We’ll ultimately have to see. Using Q-learning to attack learning math is not a bad idea at all. It’s just a long way between a proof of concept (which is what this sounds like) vs something that would be deeply impactful or revolutionary.

And who knows, maybe it doesn’t actually have anything to do with Q-learning (again, given OpenAI’s naming prowess, I think it probably does, but I don’t know for certain).

Why name things so obviously? And what might it say about defensibility?

So, why did OpenAI make it so clear how they achieved ChatGPT’s impressive results? If it is true that Q* has a lot to do with Q-learning, why did they make it so obvious here?

It may just be the culture of the firm (highly technical, transparent). It may be the weird non-profit, mission-driven hybrid structure they have (it’s for the good of humanity, so they won’t hide their work… though they aren’t fully open-sourcing it either).

However, I’d argue that they don’t lose much.

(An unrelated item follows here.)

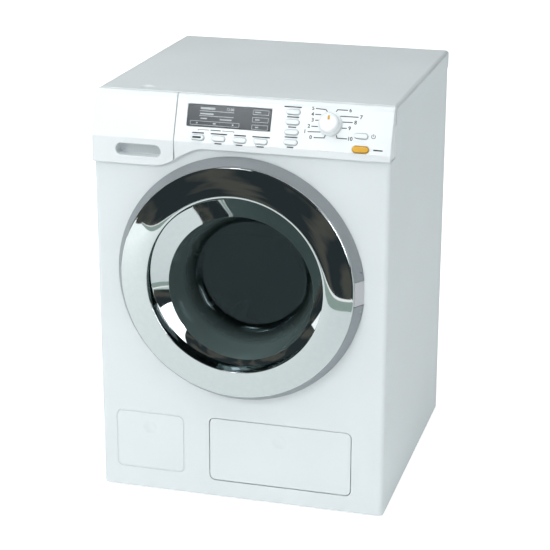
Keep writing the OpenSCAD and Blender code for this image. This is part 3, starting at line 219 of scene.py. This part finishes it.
def window(name, place, aim, width, height, strength):
    """A bright pane that bright metal and the clear bowl mirror."""
    glow = new_material(name + "_light")
    sky = add(glow, "TexNoise", {"Scale": 2.5, "Detail": 2.0})
    sky_tone = blend(glow, sky.outputs["Fac"], linear("#dfe9ee"), linear("#ffffff"))
    shine(glow, sky_tone, strength)
    towards = (Vector(aim) - Vector(place)).to_track_quat("Z", "Y")
    bpy.ops.mesh.primitive_plane_add(size=1, location=place, rotation=towards.to_euler())
    bpy.context.object.scale = (width, height, 1)
    staged(name, glow, False)


# each window has one far brighter pane, which draws the thin highlights in the bowl
window("side_window", (1.08, -1.02, 0.5), (0, -0.08, 0.14), 0.9, 0.8, 2.2)
window("side_pane", (1.06, -1.0, 0.5), (0, -0.08, 0.14), 0.14, 0.6, 16)
window("front_pane", (-0.41, -1.28, 1.04), (0, -0.06, 0.14), 0.12, 0.2, 16)
window("front_window", (-0.42, -1.3, 1.05), (0, -0.06, 0.14), 0.4, 0.3, 4)

world = bpy.data.worlds.new("studio")
world.use_nodes = True
world.node_tree.nodes["Background"].inputs["Color"].default_value = linear("#f4f8fa")
world.node_tree.nodes["Background"].inputs["Strength"].default_value = 0.36
bpy.context.scene.world = world


def softbox(name, place, aim, width, height, watts):
    """A rectangular lamp at a place, turned to a point. It lights, and nothing mirrors it."""
    lamp = bpy.data.objects.new(name, bpy.data.lights.new(name, "AREA"))
    bpy.context.scene.collection.objects.link(lamp)
    lamp.location = place
    lamp.rotation_euler = (Vector(aim) - Vector(place)).to_track_quat("-Z", "Y").to_euler()
    lamp.data.shape = "RECTANGLE"
    lamp.data.size = width
    lamp.data.size_y = height
    lamp.data.energy = watts
    lamp.visible_camera = False
    lamp.visible_glossy = False


softbox("top_light", (-0.35, -0.35, 1.5), (0, 0, 0.12), 1.0, 1.0, 12)
softbox("front_light", (-0.5, -1.35, 1.15), (0, -0.08, 0.14), 0.8, 0.6, 12)
softbox("side_light", (1.2, -0.2, 1.0), (0.09, 0, 0.13), 0.8, 0.8, 3)


# ---------------------------------------------------------------- cabinet
# The cabinet is an injection-moulded ABS box: front and sides in one piece, a top cover with a skirt,
# a vented back and a bottom plate. The mouldings are white all through and come from a polished tool.
def object_noise(material, scale, detail):
    """Noise that is fixed to a piece, its scale in cells a metre."""
    place = add(material, "TexCoord", {})
    noise = add(material, "TexNoise", {
        "Vector": place.outputs["Object"], "Scale": scale, "Detail": detail})
    return noise.outputs["Fac"]


def abs_plastic(name, colour, rough):
    """Plastic as moulded: even colour with a slight drift, its gloss dulled in places by handling."""
    made = new_material(name)
    # the melt's colour drifts by a few percent over 60 mm, and the gloss softly over about 30 mm
    drift = object_noise(made, 16.0, 2.0)
    handling = object_noise(made, 33.0, 0.0)
    return output(made, add(made, "BsdfPrincipled", {
        "Base Color": blend(made, drift, toned(colour, 0.97), linear(colour), 0.3, 0.7),
        "Roughness": between(made, handling, rough - 0.03, rough + 0.03), "IOR": 1.54}))


def dress(names, material):
    """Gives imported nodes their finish."""
    for name in names:
        for held in nodes[name].material_slots:
            held.material = material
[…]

Given that the stuff OpenAI is working on is not secret, proprietary, or differentiated algorithms, it’s not that hard to guess what is under the hood when one of these systems is made available to the public. “Defensibility through obscurity” is similar to “security through obscurity” in cybersecurity (basically, having an implementation that is just “different” and obscure and hoping that protects you)—it may work for a while, but you don’t want to rely on it as your main defense.

Also, being cynical here, as I’ve argued in my other piece on most AI startups being doomed, OpenAI doesn’t really have much defensibility. The real money-maker here, and the reason why Microsoft is so closely tied to it (and how it could flex its muscles with the Sam Altman situation with literally zero formal governance control), is ultimately through OpenAI’s reliance on Microsoft and API calls on the Azure platform (whether branded Azure or OpenAI).

In that case, there’s no reason to hide what you’re doing. If anything, you want to advertise it. If it’s just an ad for a cloud provider’s services, you might as well spell out what you’re doing—it’s what the buyer is paying for, after all, which they can get from you… or someone else.